Analyst · Barrington Research.

Yes. It seem to be settled.

James Goss

Analyst · Barrington Research.

Yes. And finally, with regard to the write down, are there any accounting implications since some of these assets have been written down to a great extent? Are there things we should look at in terms of how things are recorded going forward, aside from the extra $50 million that you think you will be paying in the future, for these projects that will also wind up being written down?

Matthew Siegel

Analyst · Barrington Research.

No. Our plan is to use the same accounting we have been using for the MTA activity, from the inception. We will obviously review that with our outside advisors, experts. We will continue with that.
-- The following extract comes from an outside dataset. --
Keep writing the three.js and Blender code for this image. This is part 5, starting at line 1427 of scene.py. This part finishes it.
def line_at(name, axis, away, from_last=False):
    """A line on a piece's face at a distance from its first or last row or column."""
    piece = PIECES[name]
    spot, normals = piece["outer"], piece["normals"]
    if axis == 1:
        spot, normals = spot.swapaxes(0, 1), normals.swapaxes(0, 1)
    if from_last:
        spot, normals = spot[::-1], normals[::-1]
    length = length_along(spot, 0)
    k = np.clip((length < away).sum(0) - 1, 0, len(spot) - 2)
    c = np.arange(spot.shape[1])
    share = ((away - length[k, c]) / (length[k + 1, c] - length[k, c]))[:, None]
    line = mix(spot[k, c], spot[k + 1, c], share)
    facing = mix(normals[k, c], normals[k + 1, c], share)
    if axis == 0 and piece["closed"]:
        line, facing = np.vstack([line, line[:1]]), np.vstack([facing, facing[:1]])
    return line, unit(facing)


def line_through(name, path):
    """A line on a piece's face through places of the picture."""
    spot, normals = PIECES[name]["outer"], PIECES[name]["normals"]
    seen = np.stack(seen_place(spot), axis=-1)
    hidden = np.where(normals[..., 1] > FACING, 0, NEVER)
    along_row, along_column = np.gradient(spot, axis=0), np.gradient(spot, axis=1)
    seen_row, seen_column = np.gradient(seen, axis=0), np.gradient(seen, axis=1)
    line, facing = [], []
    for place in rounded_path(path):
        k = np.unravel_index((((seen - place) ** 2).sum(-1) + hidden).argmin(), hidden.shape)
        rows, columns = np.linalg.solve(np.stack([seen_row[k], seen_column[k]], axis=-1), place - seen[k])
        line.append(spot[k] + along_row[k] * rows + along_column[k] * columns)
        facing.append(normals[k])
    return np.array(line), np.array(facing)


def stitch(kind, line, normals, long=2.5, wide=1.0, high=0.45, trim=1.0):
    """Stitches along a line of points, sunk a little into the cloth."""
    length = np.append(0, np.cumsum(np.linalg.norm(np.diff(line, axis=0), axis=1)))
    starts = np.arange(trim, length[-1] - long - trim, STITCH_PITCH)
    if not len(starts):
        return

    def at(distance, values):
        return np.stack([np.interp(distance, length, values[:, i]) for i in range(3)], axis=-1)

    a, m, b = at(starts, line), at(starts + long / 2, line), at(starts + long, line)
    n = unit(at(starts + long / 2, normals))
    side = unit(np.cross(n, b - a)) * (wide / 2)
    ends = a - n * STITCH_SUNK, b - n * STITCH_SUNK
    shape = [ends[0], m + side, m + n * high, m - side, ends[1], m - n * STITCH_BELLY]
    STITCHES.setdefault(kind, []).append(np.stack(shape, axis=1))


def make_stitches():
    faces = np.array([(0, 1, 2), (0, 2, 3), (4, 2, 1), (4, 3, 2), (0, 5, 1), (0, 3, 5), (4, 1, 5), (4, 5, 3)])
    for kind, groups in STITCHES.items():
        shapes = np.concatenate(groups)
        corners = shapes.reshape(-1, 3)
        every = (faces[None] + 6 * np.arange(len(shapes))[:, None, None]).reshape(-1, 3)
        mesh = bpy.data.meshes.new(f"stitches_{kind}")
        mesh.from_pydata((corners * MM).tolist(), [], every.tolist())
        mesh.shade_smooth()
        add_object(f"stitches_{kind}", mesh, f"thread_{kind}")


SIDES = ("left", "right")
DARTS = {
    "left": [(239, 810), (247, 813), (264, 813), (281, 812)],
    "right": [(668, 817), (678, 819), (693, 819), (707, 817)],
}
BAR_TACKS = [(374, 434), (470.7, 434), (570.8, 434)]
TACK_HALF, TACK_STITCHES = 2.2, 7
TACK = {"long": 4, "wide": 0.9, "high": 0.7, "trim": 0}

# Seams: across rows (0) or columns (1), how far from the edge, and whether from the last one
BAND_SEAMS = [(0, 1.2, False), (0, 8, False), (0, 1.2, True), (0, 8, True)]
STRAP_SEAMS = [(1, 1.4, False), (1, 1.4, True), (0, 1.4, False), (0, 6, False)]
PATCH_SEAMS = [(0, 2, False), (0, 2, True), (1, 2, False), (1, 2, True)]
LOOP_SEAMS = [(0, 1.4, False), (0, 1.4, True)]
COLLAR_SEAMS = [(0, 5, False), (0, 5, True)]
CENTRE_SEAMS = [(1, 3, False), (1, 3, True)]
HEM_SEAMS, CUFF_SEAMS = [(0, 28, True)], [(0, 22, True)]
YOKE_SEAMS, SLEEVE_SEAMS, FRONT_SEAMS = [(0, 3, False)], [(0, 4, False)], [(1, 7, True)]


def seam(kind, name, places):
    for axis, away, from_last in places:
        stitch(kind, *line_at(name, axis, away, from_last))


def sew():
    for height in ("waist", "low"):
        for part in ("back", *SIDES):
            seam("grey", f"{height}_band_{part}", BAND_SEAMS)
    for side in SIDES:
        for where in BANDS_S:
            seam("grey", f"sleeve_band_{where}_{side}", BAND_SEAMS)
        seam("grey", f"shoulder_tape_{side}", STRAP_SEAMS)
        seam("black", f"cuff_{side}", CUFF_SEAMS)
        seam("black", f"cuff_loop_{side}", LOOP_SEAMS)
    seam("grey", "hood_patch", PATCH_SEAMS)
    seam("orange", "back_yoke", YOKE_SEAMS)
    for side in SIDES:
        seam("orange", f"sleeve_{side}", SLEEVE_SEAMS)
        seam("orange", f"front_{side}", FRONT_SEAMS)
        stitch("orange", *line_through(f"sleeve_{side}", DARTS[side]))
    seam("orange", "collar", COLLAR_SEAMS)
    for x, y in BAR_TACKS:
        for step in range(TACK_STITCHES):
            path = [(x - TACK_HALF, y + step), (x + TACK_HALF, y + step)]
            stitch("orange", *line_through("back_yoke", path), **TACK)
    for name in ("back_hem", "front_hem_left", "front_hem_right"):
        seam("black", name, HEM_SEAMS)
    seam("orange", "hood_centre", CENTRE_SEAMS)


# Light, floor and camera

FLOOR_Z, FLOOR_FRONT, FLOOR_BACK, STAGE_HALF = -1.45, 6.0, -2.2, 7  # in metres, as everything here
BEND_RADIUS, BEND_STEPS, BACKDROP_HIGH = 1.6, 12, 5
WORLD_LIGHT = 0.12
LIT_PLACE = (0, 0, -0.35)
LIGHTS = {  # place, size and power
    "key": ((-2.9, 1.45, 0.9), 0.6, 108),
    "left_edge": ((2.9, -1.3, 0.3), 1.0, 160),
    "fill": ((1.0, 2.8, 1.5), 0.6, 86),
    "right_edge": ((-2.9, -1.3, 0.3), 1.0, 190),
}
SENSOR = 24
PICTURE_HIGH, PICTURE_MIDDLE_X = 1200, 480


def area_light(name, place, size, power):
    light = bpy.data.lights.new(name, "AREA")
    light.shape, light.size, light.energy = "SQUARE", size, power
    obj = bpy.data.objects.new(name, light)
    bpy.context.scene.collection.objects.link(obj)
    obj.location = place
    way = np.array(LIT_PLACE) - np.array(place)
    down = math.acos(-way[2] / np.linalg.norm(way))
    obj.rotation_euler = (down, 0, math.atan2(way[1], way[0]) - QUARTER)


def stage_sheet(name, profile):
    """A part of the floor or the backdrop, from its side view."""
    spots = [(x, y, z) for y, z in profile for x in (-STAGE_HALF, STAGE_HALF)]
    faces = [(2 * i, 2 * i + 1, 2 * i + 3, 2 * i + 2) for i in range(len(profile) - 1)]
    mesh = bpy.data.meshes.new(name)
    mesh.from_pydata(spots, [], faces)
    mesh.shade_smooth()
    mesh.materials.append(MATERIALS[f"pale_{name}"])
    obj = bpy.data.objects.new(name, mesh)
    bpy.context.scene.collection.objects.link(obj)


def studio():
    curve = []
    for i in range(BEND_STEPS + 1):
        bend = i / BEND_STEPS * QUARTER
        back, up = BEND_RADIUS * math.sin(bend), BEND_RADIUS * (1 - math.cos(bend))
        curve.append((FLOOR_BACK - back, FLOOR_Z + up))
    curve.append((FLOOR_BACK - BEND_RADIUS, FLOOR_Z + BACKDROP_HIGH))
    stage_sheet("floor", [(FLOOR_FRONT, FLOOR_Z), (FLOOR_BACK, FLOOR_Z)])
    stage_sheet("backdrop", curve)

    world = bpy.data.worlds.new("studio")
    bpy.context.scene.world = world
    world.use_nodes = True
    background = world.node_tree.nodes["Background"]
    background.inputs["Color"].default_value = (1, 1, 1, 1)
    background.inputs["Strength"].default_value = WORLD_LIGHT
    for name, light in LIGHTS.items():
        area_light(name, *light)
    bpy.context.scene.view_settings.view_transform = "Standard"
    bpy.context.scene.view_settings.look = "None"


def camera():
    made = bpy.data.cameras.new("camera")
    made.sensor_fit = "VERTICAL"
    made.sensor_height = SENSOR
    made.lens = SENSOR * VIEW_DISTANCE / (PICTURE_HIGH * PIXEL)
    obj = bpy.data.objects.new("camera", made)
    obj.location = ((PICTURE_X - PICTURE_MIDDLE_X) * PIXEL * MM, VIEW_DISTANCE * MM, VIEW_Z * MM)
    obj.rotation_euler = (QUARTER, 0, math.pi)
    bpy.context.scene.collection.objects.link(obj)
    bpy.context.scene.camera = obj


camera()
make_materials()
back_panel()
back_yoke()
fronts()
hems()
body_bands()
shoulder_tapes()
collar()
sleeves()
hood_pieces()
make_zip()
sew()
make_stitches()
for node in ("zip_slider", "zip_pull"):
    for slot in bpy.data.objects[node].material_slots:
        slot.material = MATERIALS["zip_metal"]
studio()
We give a heads up, just to expect that we will continue the impairment, in the third and fourth quarter, which is really a continuation of this impairment we are doing now. And probably last a little bit into the first part of 2024.

Operator

Operator

Your next question is from the line of Ian Zaffino with Oppenheimer.

Ian Zaffino

Analyst

I know you talked about, at least TV being a little bit weak. But can you maybe give us kind of around the world of - what you are seeing in each category, maybe the notable strengths? And then I think you have already mentioned the notable weakness, but any other color you can give there would be helpful. Thanks.

Jeremy Male

Analyst

So, I mean, looking at Q2, we saw strength in legal, travel, alcohol and entertainment was strong in Q2. I mean, it was, up 10% and in dollar terms, it was actually our largest growth category up over and $8 million. Categories that were weak for us in the second quarter, financial was weak, real estate, cannabis actually was down, insurance and health and medical, they were absolutely kind of weaker categories in second quarter.

Ian Zaffino

Analyst

Okay. Thanks. And then, just one more if I could squeeze it in. Would be on the breakdown between static and digital, is there any way to tell us maybe what the apples-to-apples was? Let’s just say what its static action actually grow if you consider some of the Billboard conversions to digital, and the backing out maybe some of the Billboards that you added. Is it directionally, can maybe give us direction? I mean, you may not have the exact answer, but, any color you could kind of give there to see just how the static business is performing, net of call it the conversions, et cetera.

Matthew Siegel

Analyst

Alright. Yes, it is Matt, I can give a try, but the numbers are very hard to calculate that way since we are converting on a relatively fluid basis what Jeremy had in his prepared remarks static is up 1% and very notable because we are taking most of their good players on an annual basis and putting them onto the digital team. So they are performing their 1% growth on a same store basis would likely look much, I know much higher, but notably higher if we kept all those players back in static. But since we are not - it is very hard to get comparable. Same store calculation.

Jeremy Male

Analyst

I think the other one. Just adding onto that, Ian, is that, when you have a portfolio of 40,000 Billboards, obviously there is a lot of ins and outs, do you know what I mean. All the way through across that. So, as I say, I think, the way we have just described it probably gives you the best feel for how we believe the selling businesses performing like slightly ahead of about 1%.

Operator

Operator

And at this time there are no further questions. I will turn the call back to Jeremy for closing remarks.

Jeremy Male

Analyst

Thanks operator. And thanks everyone for joining our call today. I look forward to meeting with many of you at various conferences over the coming months, but for those who I don’t enjoy the rest of the summer and we look forward to presenting our Q3 results to you in November. Thank you again.

Operator

Operator

This concludes the Outfront second quarter 2023 earnings conference call. Thank you for your participation. You may now disconnect.